President Obama’s goals on fossil energy subsidies could be more aggressive. Meantime, he should phase out taxpayer subsidies over which the Administration has some control – for example, increasing the fossil industry cost-share for federal research and development and bringing U.S. royalty and lease rates up to the levels charged by other nations.
5. Make ecosystem restoration a central strategy in climate mitigation and adaptation. Over the last century, human activity has destroyed or degraded many of the ecosystems that provide flood control, storm surge suppression, ground water recharging, water purification, carbon sequestration and other services that will become even more critical because of climate change. Ecosystems provided these services for free. We replaced many of them with large engineered structures that cost fortunes to build and to maintain – if they’re maintained at all.
Today, we have more than 400 major federal dams and reservoirs in the United States, along with 500 miles of levees and dikes, according to the American Society of Civil Engineers (ASCE). In its most recent report on the state of infrastructure in America, it gave flood control structures a D- and estimated it will take $50 billion over five years to fix them.

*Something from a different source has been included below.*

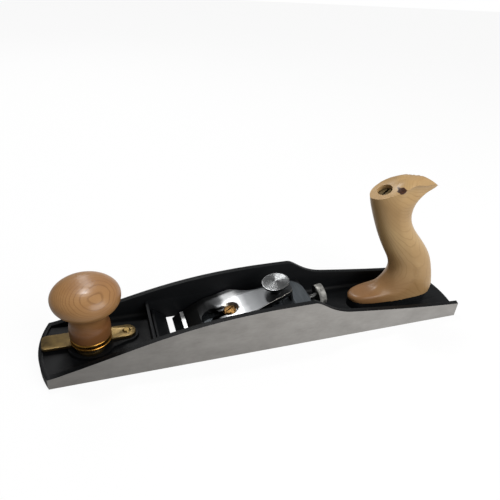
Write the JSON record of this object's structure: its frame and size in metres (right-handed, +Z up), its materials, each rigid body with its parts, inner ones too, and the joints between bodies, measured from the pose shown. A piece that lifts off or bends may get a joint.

In October, the President’s Interagency Climate Change Adaptation Task Force will send Obama its recommendations for creating a national adaptation strategy. The task force should address the potential of ecosystem restoration to help communities mitigate and adapt to climate change.
These recommendations alone won’t save the world. Nor can President Obama. A national cap and price on carbon remains an essential game-changer. But executive action can provide a far better start than Congress has given us so far, particularly if it warms the negotiating climate in Cancun.